Repeat every line, exactly, from the very first through the one where "FIRST_TOOTH_ANGLE = 2.0" appears. Add nothing else.

===============

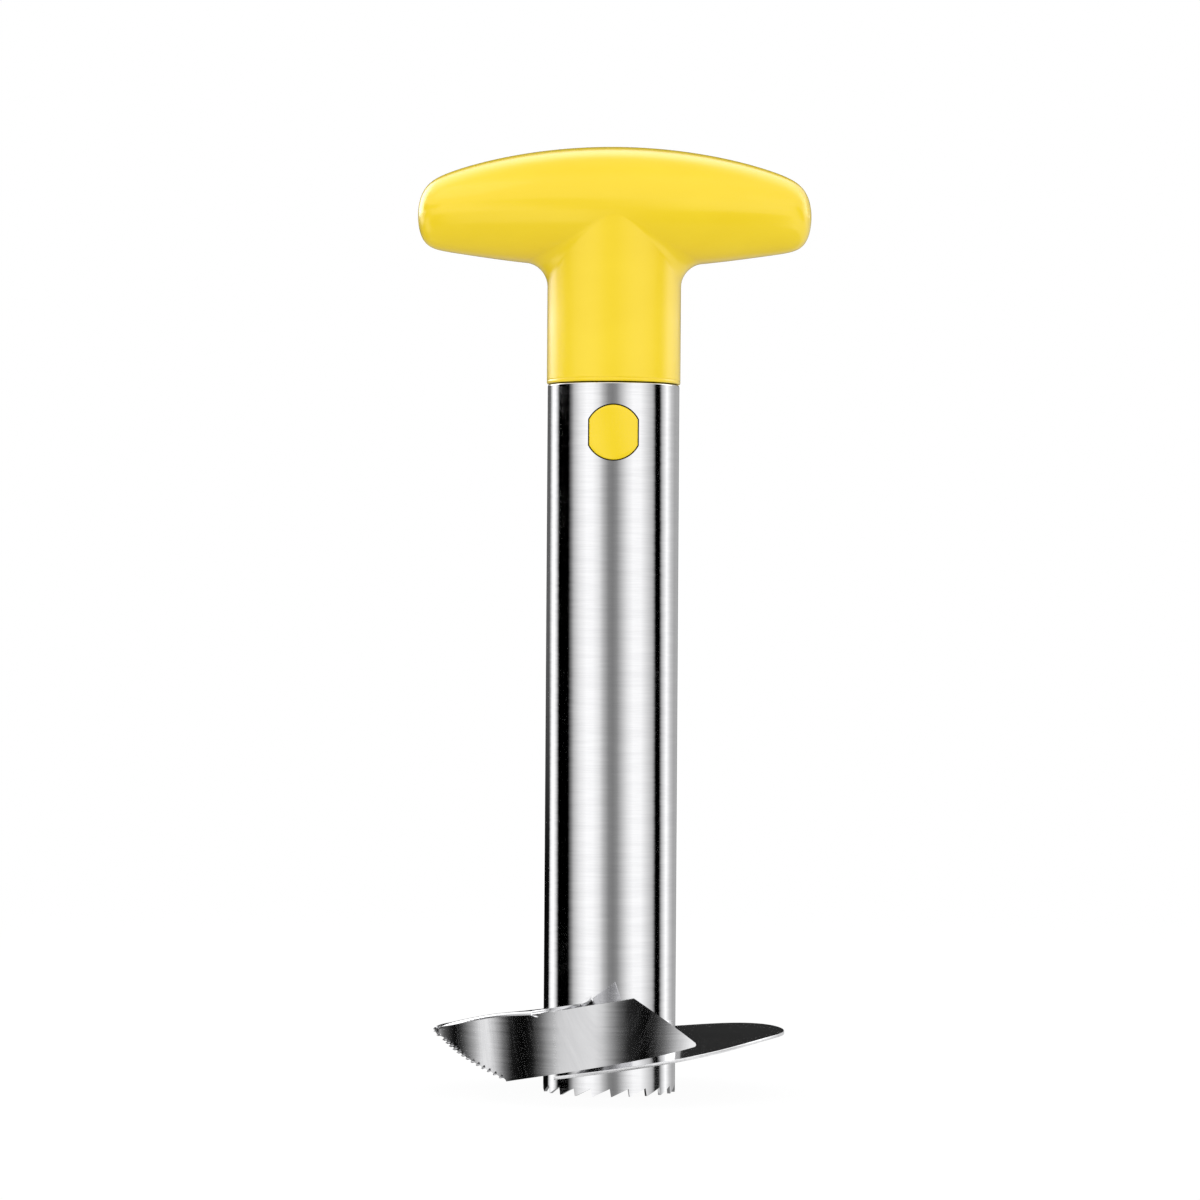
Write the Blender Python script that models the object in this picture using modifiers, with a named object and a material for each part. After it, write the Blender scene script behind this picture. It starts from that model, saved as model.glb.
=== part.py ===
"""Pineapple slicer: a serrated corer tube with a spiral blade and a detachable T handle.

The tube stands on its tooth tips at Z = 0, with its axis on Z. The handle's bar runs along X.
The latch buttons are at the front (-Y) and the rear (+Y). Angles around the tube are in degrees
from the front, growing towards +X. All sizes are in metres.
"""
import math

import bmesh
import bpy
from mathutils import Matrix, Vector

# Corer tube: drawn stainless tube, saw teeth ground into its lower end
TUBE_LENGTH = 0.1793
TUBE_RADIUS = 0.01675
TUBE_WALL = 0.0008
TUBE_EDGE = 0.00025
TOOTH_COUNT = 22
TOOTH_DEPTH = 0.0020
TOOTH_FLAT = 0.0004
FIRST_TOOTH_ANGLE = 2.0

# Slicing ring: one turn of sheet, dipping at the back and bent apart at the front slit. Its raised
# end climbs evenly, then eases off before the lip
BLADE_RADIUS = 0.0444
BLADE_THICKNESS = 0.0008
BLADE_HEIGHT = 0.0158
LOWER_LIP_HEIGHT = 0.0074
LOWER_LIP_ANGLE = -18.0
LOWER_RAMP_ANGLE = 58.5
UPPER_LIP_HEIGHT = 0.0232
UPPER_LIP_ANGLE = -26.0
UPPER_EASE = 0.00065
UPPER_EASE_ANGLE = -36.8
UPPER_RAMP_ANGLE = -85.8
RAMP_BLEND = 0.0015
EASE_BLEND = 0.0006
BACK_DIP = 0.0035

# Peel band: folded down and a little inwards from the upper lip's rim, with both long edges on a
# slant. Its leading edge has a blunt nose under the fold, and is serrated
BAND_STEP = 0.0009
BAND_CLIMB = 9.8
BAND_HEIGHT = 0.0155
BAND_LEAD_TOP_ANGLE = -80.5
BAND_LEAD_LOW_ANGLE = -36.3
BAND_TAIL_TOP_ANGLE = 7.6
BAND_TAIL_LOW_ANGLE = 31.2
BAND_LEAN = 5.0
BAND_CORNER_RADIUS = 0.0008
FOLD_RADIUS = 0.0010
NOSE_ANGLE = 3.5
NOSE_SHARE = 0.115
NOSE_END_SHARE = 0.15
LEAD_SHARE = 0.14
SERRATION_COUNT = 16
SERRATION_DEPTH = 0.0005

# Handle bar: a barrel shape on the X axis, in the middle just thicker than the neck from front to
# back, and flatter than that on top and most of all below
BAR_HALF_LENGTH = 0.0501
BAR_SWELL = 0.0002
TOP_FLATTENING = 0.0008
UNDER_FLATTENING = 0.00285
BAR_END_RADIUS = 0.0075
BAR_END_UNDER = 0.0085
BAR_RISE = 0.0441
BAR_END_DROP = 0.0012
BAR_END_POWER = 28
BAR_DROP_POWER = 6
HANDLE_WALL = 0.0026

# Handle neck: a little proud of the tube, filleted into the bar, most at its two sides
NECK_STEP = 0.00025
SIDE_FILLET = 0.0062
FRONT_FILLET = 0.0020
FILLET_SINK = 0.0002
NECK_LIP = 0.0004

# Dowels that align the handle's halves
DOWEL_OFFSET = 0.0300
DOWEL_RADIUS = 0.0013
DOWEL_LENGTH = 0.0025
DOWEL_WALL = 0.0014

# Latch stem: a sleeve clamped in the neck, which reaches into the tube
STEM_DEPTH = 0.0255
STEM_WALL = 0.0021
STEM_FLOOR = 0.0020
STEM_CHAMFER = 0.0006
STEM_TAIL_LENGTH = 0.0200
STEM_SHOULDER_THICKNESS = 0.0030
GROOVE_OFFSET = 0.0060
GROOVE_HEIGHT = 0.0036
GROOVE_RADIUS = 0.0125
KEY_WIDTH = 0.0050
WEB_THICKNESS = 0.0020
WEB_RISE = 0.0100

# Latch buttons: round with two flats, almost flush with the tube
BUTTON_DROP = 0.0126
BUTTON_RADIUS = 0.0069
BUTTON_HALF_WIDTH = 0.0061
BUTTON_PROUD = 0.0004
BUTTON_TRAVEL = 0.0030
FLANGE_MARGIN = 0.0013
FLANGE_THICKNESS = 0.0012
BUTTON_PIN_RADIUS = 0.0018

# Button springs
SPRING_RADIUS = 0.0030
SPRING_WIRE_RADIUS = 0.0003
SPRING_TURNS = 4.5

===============

Task output.
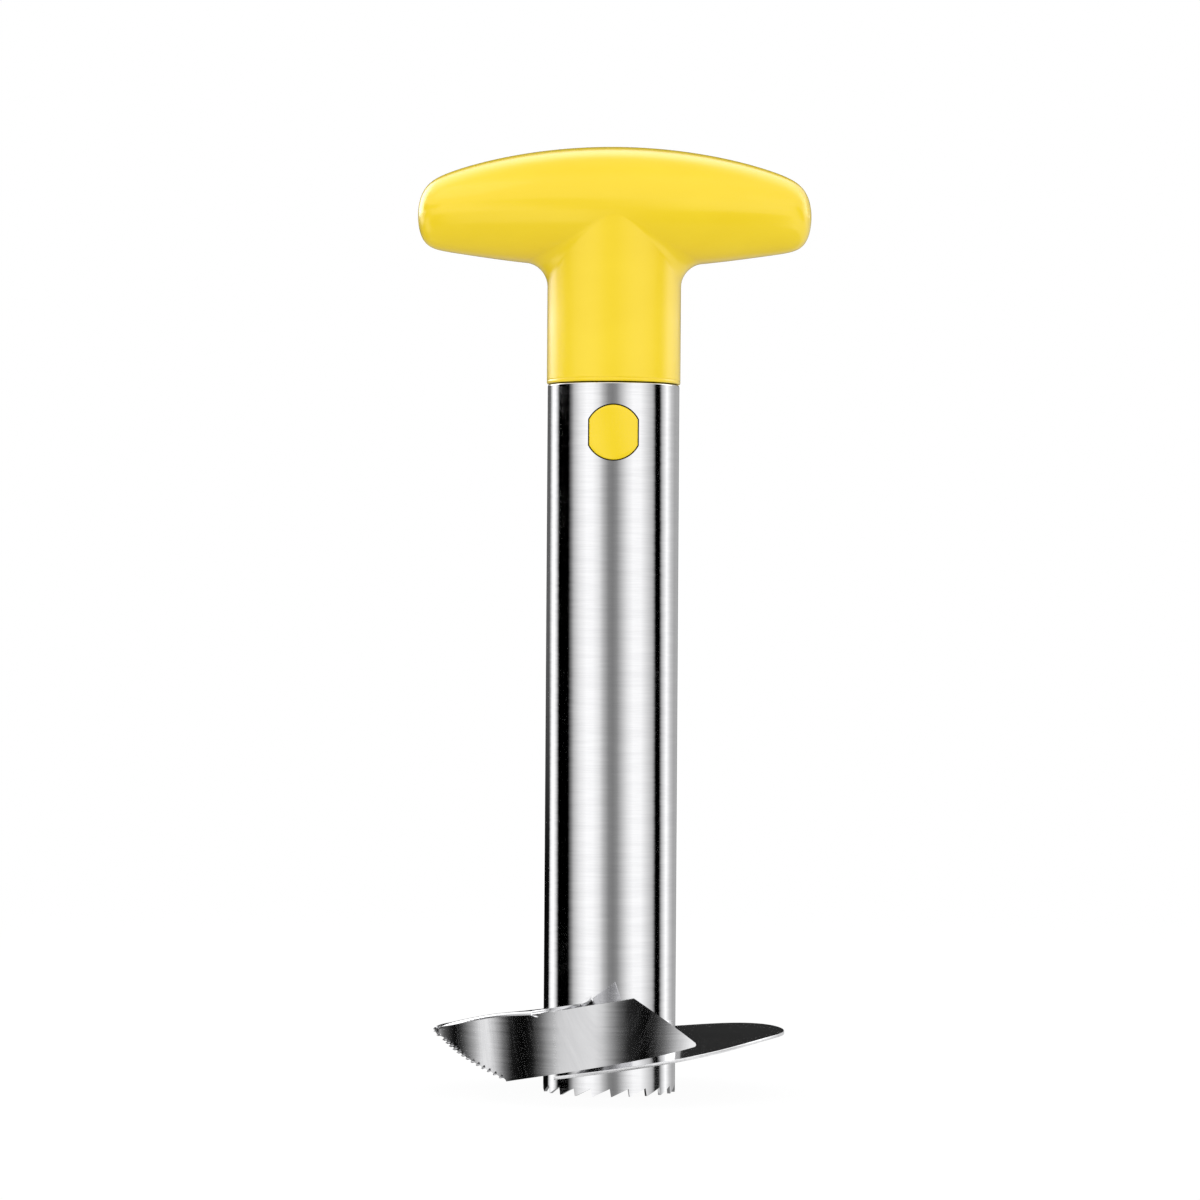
Write the Blender Python script that models the object in this picture using modifiers, with a named object and a material for each part. After it, write the Blender scene script behind this picture. It starts from that model, saved as model.glb.
=== part.py ===
"""Pineapple slicer: a serrated corer tube with a spiral blade and a detachable T handle.

The tube stands on its tooth tips at Z = 0, with its axis on Z. The handle's bar runs along X.
The latch buttons are at the front (-Y) and the rear (+Y). Angles around the tube are in degrees
from the front, growing towards +X. All sizes are in metres.
"""
import math

import bmesh
import bpy
from mathutils import Matrix, Vector

# Corer tube: drawn stainless tube, saw teeth ground into its lower end
TUBE_LENGTH = 0.1793
TUBE_RADIUS = 0.01675
TUBE_WALL = 0.0008
TUBE_EDGE = 0.00025
TOOTH_COUNT = 22
TOOTH_DEPTH = 0.0020
TOOTH_FLAT = 0.0004
FIRST_TOOTH_ANGLE = 2.0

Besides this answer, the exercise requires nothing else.